I do agree that overall remote work is a social good, but its application is necessarily context-sensitive. There will be a long period of rebalancing.
Thank. My exact thoughts when I read Freddie's piece! I wonder if having/not having children is a big gap here?
"I may, self-admittedly, be an extreme case in that my preferred aesthetic could be described as “high-tech pastoral,”
The solarpunk community isn't large, but I don't think it's small enough to make you an extreme case.
Yes of course. I’ve been working at home for 20 years, always thanked the universe for it, and never missed the “office.” In my next life I’ll work either at home or outdoors close to nature.
I'm with you on that aesthetic. My fiancé and I are planning on starting a family soon so we both transitioned to remote work. Now we've moved to Pennsylvania so we can buy a big enough house on a good chunk of land, surrounded by trees, while still being ~30 minutes from Pittsburgh... for the same cost as the median outhouse in California or Massachusetts. We're planning on homeschooling our future kids with all this newfound flexibility, so please keep writing those aristocratic tutoring articles! It feels like the right mix of ingredients is coming together where we could be approaching a tipping point for education in the US.

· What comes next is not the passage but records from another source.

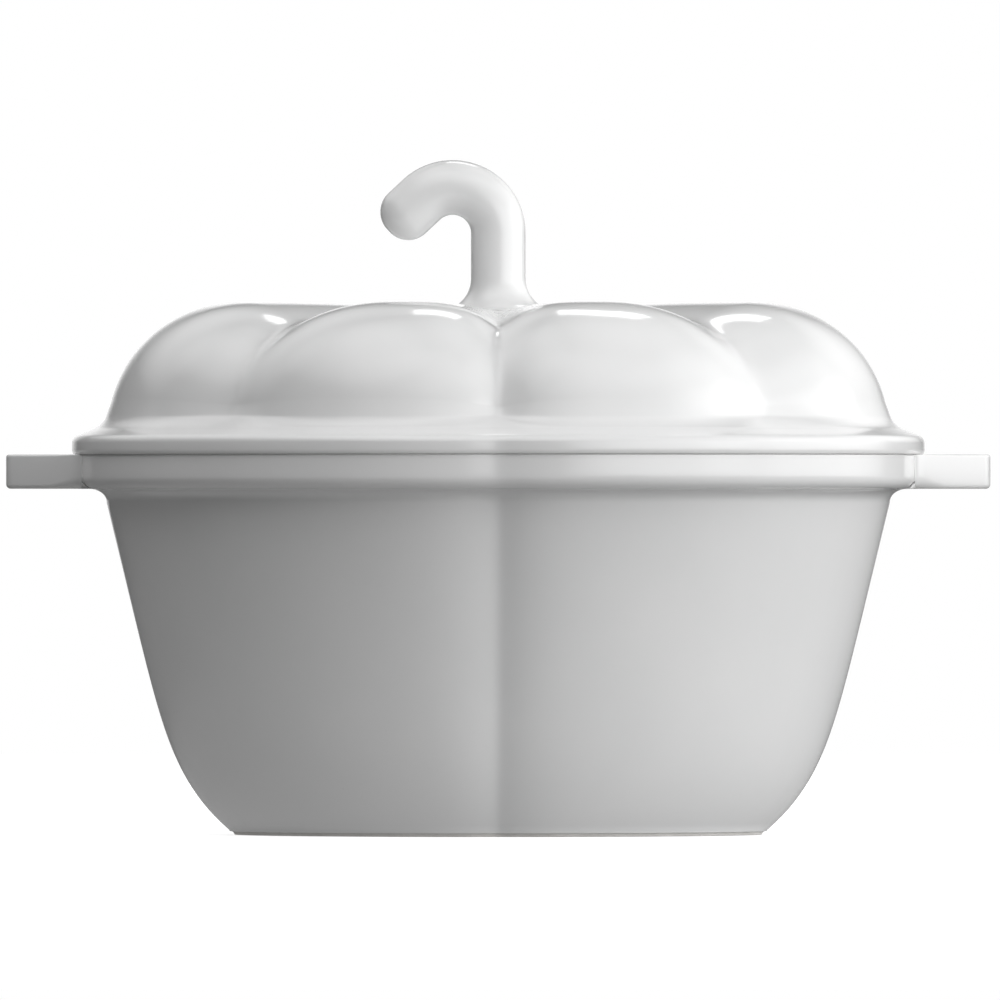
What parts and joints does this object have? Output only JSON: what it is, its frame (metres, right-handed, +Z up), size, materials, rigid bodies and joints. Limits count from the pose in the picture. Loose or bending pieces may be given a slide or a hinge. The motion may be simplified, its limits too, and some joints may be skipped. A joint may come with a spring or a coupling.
{
  "type": "covered casserole",
  "caption": "White glazed porcelain casserole shaped as a lobed pumpkin, with a domed lid, a hooked stem for a knob and flat lug handles.",
  "frame": {"origin": "centre of the foot, on the surface that the dish stands on", "axes": "+Z up; +X towards the right handle; -Y is the front, so that the stem hooks over to the left, towards -X"},
  "size_m": [0.28, 0.2424, 0.192],
  "materials": {
    "glazed_porcelain": "smooth clear gloss glaze over white porcelain",
    "unglazed_porcelain": "ground, unglazed, matt"
  },
  "bodies": {
    "dish": {"bowl": "glazed_porcelain", "foot_ring": "unglazed_porcelain", "left_handle": "glazed_porcelain", "right_handle": "glazed_porcelain"},
    "cover": {"lid": "glazed_porcelain", "locating_ring": "glazed_porcelain", "stem": "glazed_porcelain"}
  },
  "joints": [
    {"name": "lid_lift", "type": "slide", "parent": "dish", "child": "cover", "axis": [0, 0, 1], "range_m": [0, 0.12]}
  ]
}
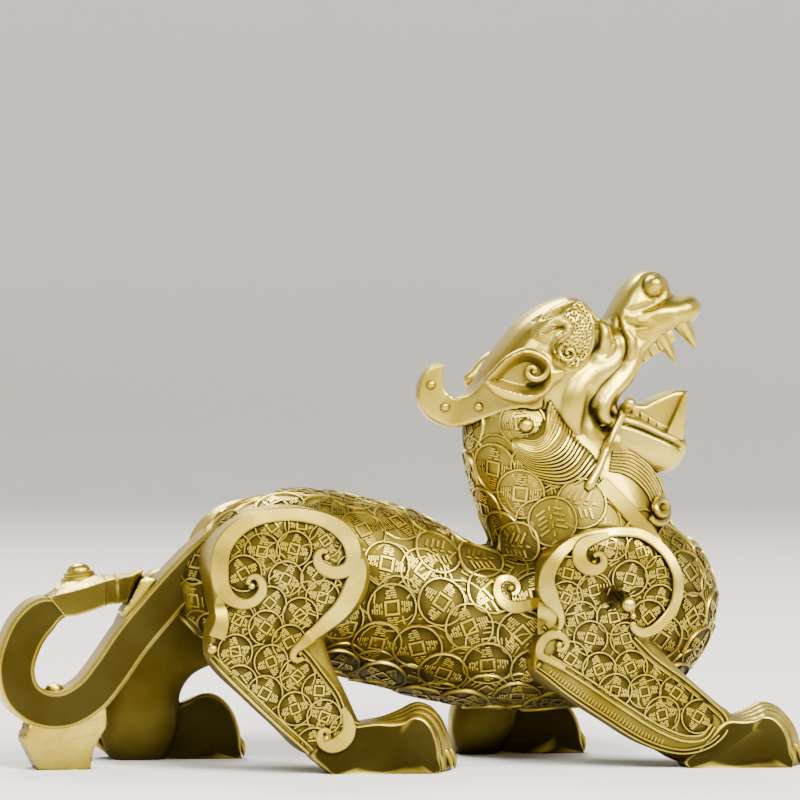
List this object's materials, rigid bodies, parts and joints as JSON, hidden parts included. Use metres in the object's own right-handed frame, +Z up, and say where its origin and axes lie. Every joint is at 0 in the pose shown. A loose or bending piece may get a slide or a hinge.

Working at home for the past 6 years (and mostly remote for the 6 years before that) has been amazing. My relationships with my family improved, I get to see them every day, I work out every day, we eat dinner together every day, etc.
Why would I ever return to an office?
This is so refreshing and reassuring to read after the negativity and pessimism I just browsed on the moms working from home subreddit. (I’m hoping remote work makes having a kid easier in the next 1-2 years...)
I can’t imagine ever taking a non-remote job again.